Exercise requirements: For this exercise, copy out each line of the material below that includes "bodies".
======== Supplied information
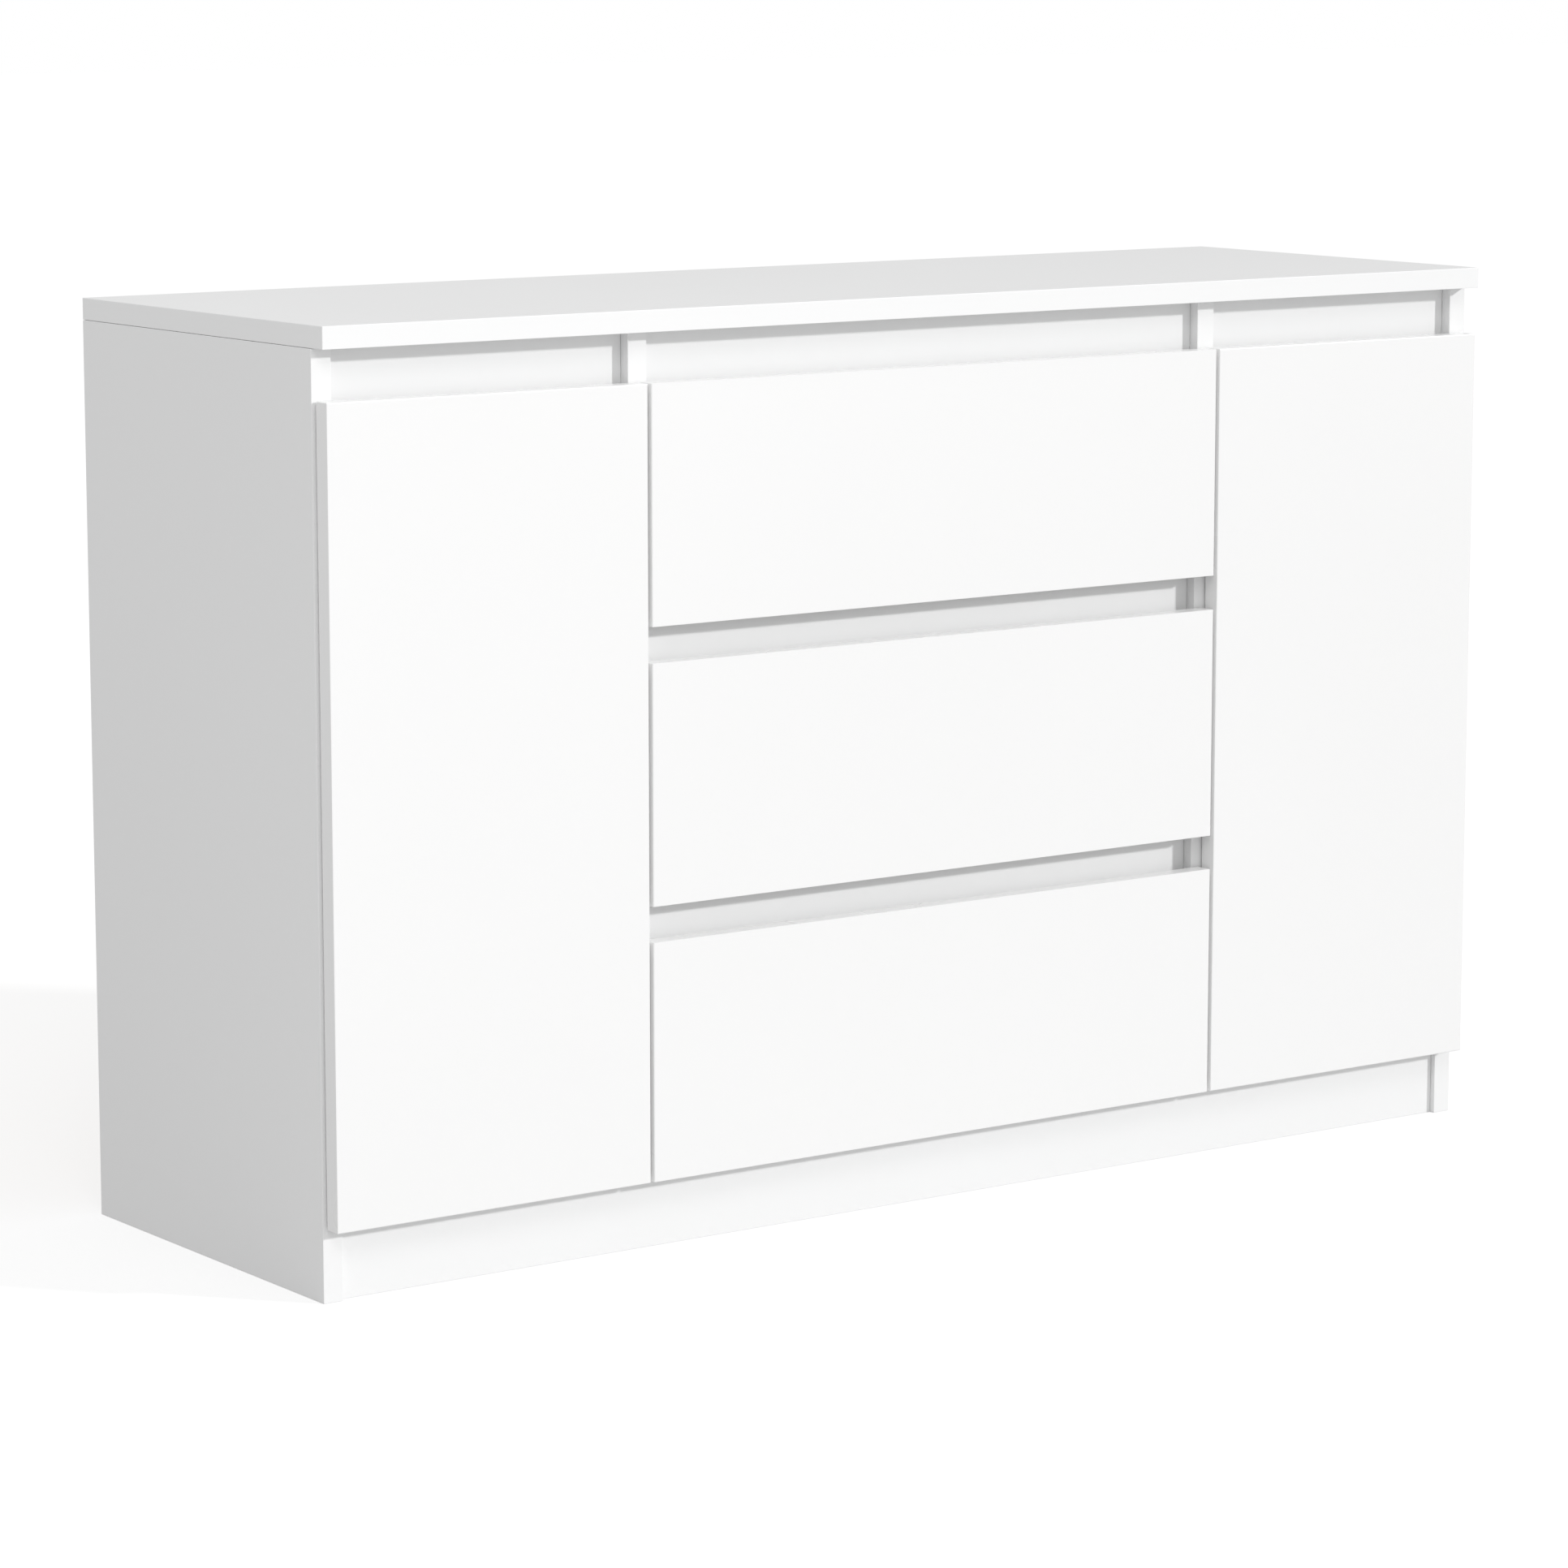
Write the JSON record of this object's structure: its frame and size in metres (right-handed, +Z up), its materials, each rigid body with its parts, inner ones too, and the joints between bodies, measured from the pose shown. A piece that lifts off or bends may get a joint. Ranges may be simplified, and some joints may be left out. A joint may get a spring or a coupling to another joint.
{
  "type": "sideboard",
  "caption": "Long low white sideboard: a hinged-door cupboard at each end and handleless drawers between them, opened by finger gaps above the fronts, on a set-back plinth.",
  "frame": {"origin": "middle of the footprint, on the floor", "axes": "+X to the right seen from the front, along the length; +Y from the front to the back; +Z up"},
  "size_m": [1.2, 0.385, 0.775],
  "materials": {
    "white_board": "satin",
    "front_board": "satin",
    "drawer_board": "satin",
    "fibreboard": "matte",
    "runner_steel": "satin",
    "hinge_steel": "gloss"
  },
  "bodies": {
    "cabinet": {"top_panel": "white_board", "left_side_panel": "white_board", "right_side_panel": "white_board", "left_divider": "white_board", "right_divider": "white_board", "bottom_panel": "white_board", "plinth_board": "white_board", "rear_plinth_board": "white_board", "left_top_rail": "white_board", "middle_top_rail": "white_board", "right_top_rail": "white_board", "lower_drawer_rail": "white_board", "upper_drawer_rail": "white_board", "left_back_sheet": "fibreboard", "middle_back_sheet": "fibreboard", "right_back_sheet": "fibreboard", "left_shelf": "white_board", "right_shelf": "white_board", "lower_cabinet_left_runner": "runner_steel", "lower_cabinet_right_runner": "runner_steel", "middle_cabinet_left_runner": "runner_steel", "middle_cabinet_right_runner": "runner_steel", "upper_cabinet_left_runner": "runner_steel", "upper_cabinet_right_runner": "runner_steel", "left_lower_hinge_arm": "hinge_steel", "left_upper_hinge_arm": "hinge_steel", "right_lower_hinge_arm": "hinge_steel", "right_upper_hinge_arm": "hinge_steel"},
    "left_door": {"left_door": "front_board", "left_lower_hinge_cup": "hinge_steel", "left_upper_hinge_cup": "hinge_steel"},
    "left_hinge_links": {"left_lower_hinge_link": "hinge_steel", "left_upper_hinge_link": "hinge_steel"},
    "right_door": {"right_door": "front_board", "right_lower_hinge_cup": "hinge_steel", "right_upper_hinge_cup": "hinge_steel"},
    "right_hinge_links": {"right_lower_hinge_link": "hinge_steel", "right_upper_hinge_link": "hinge_steel"},
    "lower_drawer": {"lower_drawer_front": "front_board", "lower_drawer_left_side": "drawer_board", "lower_drawer_right_side": "drawer_board", "lower_drawer_back": "drawer_board", "lower_drawer_bottom": "fibreboard", "lower_drawer_left_runner": "runner_steel", "lower_drawer_right_runner": "runner_steel"},
    "middle_drawer": {"middle_drawer_front": "front_board", "middle_drawer_left_side": "drawer_board", "middle_drawer_right_side": "drawer_board", "middle_drawer_back": "drawer_board", "middle_drawer_bottom": "fibreboard", "middle_drawer_left_runner": "runner_steel", "middle_drawer_right_runner": "runner_steel"},
    "upper_drawer": {"upper_drawer_front": "front_board", "upper_drawer_left_side": "drawer_board", "upper_drawer_right_side": "drawer_board", "upper_drawer_back": "drawer_board", "upper_drawer_bottom": "fibreboard", "upper_drawer_left_runner": "runner_steel", "upper_drawer_right_runner": "runner_steel"}
  },
  "joints": [
    {"name": "left_door_hinge", "type": "hinge", "parent": "cabinet", "child": "left_door", "pos_m": [-0.597, -0.1925, 0.388], "axis": [0, 0, -1], "range_deg": [0, 100]},
    {"name": "left_hinge_links_turn", "type": "hinge", "parent": "left_door", "child": "left_hinge_links", "pos_m": [-0.582, -0.181, 0.388], "axis": [0, 0, 1], "range_deg": [0, 95]},
    {"name": "right_door_hinge", "type": "hinge", "parent": "cabinet", "child": "right_door", "pos_m": [0.597, -0.1925, 0.388], "axis": [0, 0, 1], "range_deg": [0, 100]},
    {"name": "right_hinge_links_turn", "type": "hinge", "parent": "right_door", "child": "right_hinge_links", "pos_m": [0.582, -0.181, 0.388], "axis": [0, 0, -1], "range_deg": [0, 95]},
    {"name": "lower_drawer_slide", "type": "slide", "parent": "cabinet", "child": "lower_drawer", "axis": [0, -1, 0], "range_m": [0, 0.225]},
    {"name": "middle_drawer_slide", "type": "slide", "parent": "cabinet", "child": "middle_drawer", "axis": [0, -1, 0], "range_m": [0, 0.225]},
    {"name": "upper_drawer_slide", "type": "slide", "parent": "cabinet", "child": "upper_drawer", "axis": [0, -1, 0], "range_m": [0, 0.225]}
  ],
  "couplings": [
    {"joint": "left_hinge_links_turn", "follows": "left_door_hinge", "ratio": 0.93},
    {"joint": "right_hinge_links_turn", "follows": "right_door_hinge", "ratio": 0.93}
  ]
}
================
Task output:
Write the JSON record of this object's structure: its frame and size in metres (right-handed, +Z up), its materials, each rigid body with its parts, inner ones too, and the joints between bodies, measured from the pose shown. A piece that lifts off or bends may get a joint. Ranges may be simplified, and some joints may be left out. A joint may get a spring or a coupling to another joint.
  "bodies": {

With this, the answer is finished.